The People Speak In This Week’s ‘Letters To The Editor’

Hey, Joe! There Was Another ‘Penny’ On Television Before Your Penny Showed Up!

Hi Paul:

     When I was in college my friend Joe Comiskey told me about a sci-fi show he was a fan of, a mid-1960s TV show I’d never seen before–Lost in Space. Many of your readers will remember this show that started out as a serious look at a Space Family Robinson, but that quickly degenerated into a goofy, campy interplanetary comedy dominated by the treacherous, cowardly Dr. Zachary Smith and the family’s clever and versatile Robot. For Joe, however, there was another star of the show.

     While no doubt many teenage boys drooled over the oldest Robinson girl, blond-haired Judy, my friend preferred the middle child–dark-haired Penny, played by Angela Cartwright (Angela also played one of the Von Trapp children in The Sound of Music). Although I remember a reference to Sky King and Penny in the Tribune a number of years ago, not until this week’s two-page article on the popular 1950s TV show, did I really learn about this earlier Penny or how popular she was. (And I thought my knowledge of mid-twentieth century popular culture was pretty advanced.) But then again, Joe and I were born at the end of the Eisenhower era. I must admit that seeing the pictures of Penny in your article made me wish momentarily that I was eighteen again!

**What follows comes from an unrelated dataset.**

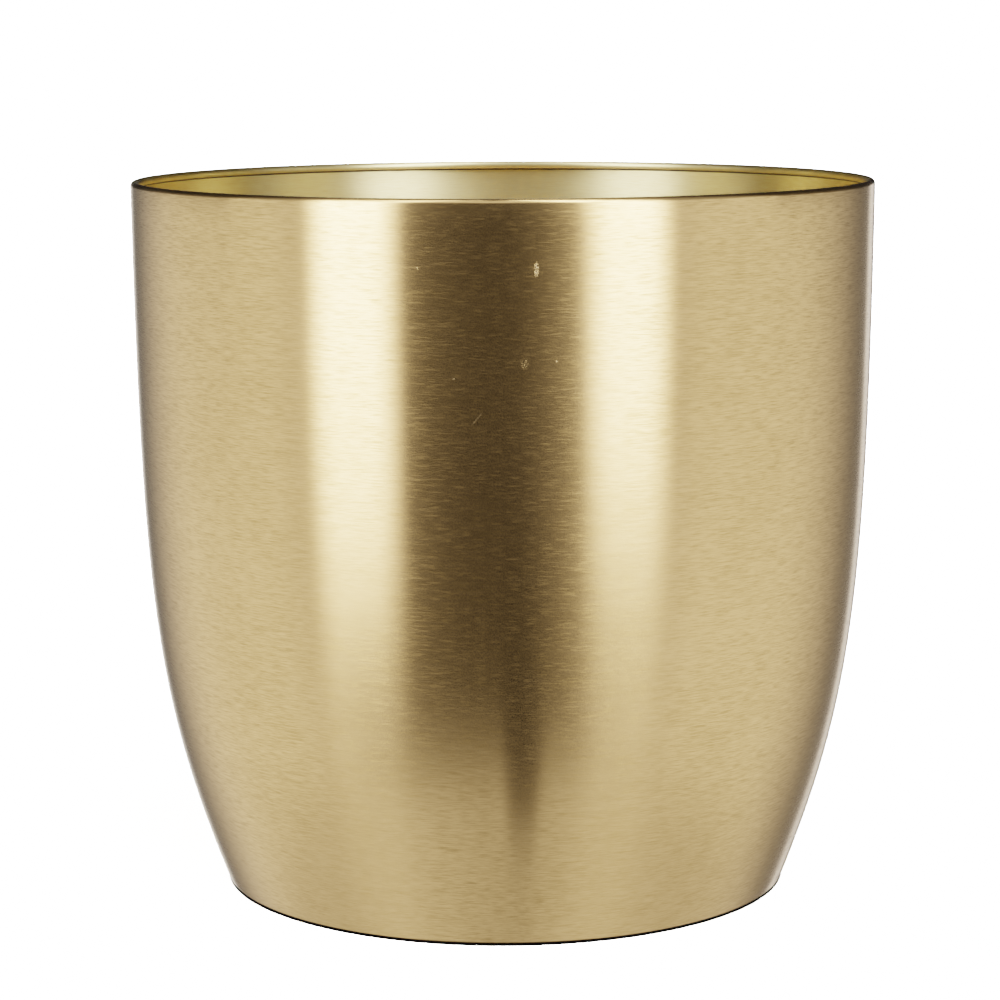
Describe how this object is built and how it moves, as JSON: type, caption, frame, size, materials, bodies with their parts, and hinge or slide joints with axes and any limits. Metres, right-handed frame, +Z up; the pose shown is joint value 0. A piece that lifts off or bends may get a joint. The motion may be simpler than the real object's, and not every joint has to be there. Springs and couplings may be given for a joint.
{
  "type": "planter pot",
  "caption": "Round brushed-brass planter pot, nearly upright at its rolled rim and drawn in to a smaller flat foot on low rubber pads; an open cover for a plant in its nursery pot.",
  "frame": {"origin": "on the pot's axis, at the flat surface that the pads stand on", "axes": "+Z up along the pot's axis of turning; -Y is the side that faces the viewer"},
  "size_m": [0.3, 0.3, 0.287],
  "materials": {
    "brushed_brass": "fine brushed round the pot, clear lacquered satin",
    "rim_steel": "plain drawn wire",
    "base_brass": "turned in fine rings, dull satin",
    "solder": "dull soft-solder grey",
    "pad_rubber": "matt black"
  },
  "bodies": {
    "root": {"pot_wall": "brushed_brass", "rim_wire": "rim_steel", "base_disc": "base_brass", "solder_fillet": "solder", "foot_pad_1": "pad_rubber", "foot_pad_2": "pad_rubber", "foot_pad_3": "pad_rubber", "foot_pad_4": "pad_rubber"}
  },
  "joints": []
}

     Anyway, Paul, I greatly enjoyed the article. I will have to tell my friend Joe that there was a Penny on TV predating the one his boyhood self had given his heart to.

Michael C.Tirpak, Springfield

Remembering The First Men On The Moon

Dear Editor:

     Those of us old enough to remember the first men on the moon probably also remember exactly where we were as we watched history unfold on television. I was fortunate in that I had a fairly different perspective. While in the Army, I served as Exec. Officer for US Army Cape Kennedy Outport (USACKO) from June, 1968 to March, 1969. We ran the military (Cape Kennedy) side of Port Canaveral. From our vantage point of loading or off-loading ships, we were “up close and personal” with many rocket and missile launchings – including the Apollo series. Apollo was a Granddaddy of all rockets. When it ignited, we were close enough that the pulsations would literally make our ribs vibrate in the same rhythm (as the pulsations) and our hearts would beat wildly. It was like a drug made from noise and concussion.

     Fast-forward to July 20, 1969, and I am stationed in Busan, S. Korea. Korea is almost exactly 12 hours ahead of Central Time, so while those of you in the Decatur area were watching during the night, we were watching this historic event during the day – 12 hours ahead of you. We’d assembled, about a dozen of us, in a Quonset hut dripping with humidity and the always present faint odor of sewer – or not-too-distant rice paddies. We had a small b&w TV tuned to the only Korean TV station for a picture, while we listened to the audio over Armed Forces Korean Network.

     “We” were a mixture of Non-Coms, Korean civilian employees (DAKS) and myself. Among our group was Mr. Chu, my #1 Korean employee. He was a short, always smiling, stout man who had been a LT. in the Korean Army during the Korean Conflict.

     As Neil Armstrong placed his foot on the lunar surface, Mr. Chu proposed a toast, which I will never forget. “We Koreans look at the moon and paint pretty pictures and write pretty words. Russians look at the moon and they brag, brag, brag. But you Americans, you are really something. You look at the moon – and you go there.”

     Maybe you can get a sense of the feelings I had, we all shared, at that moment. America. We’d helped save the world in WWII. We were the first (and the most) to help S. Korea during the Korean Conflict, and we were maintaining our promise to never desert them. (There is a large UN cemetery in Busan, and most of those buried there are Americans).

     Fifty years have now come and gone since that historic day. I will never forget the Apollo launches live from the Cape, Apollo 11 and Neil and Buzz walking on the moon. But, I will also never forget Mr. Chu and his spontaneous toast on that memorable day, July 20, 1969. God Bless America. And God Bless Mr. Chu, wherever you may be.

Larry E. Grabb, Noblesville, IN (Formerly of Decatur, IL)

Column About ‘Perpetually Offended’ Was Reminder Of What Jesus Said To His Disciples

Dear Editor:

     Reading your column today about the “perpetually offended” reminded me what Jesus said to his disciples when they asked him about the signs of His coming and the last days. One was that many would be offended and would hate and betray each other. Matthew 24. That describes pretty well what we are seeing today. I pray nightly for our country.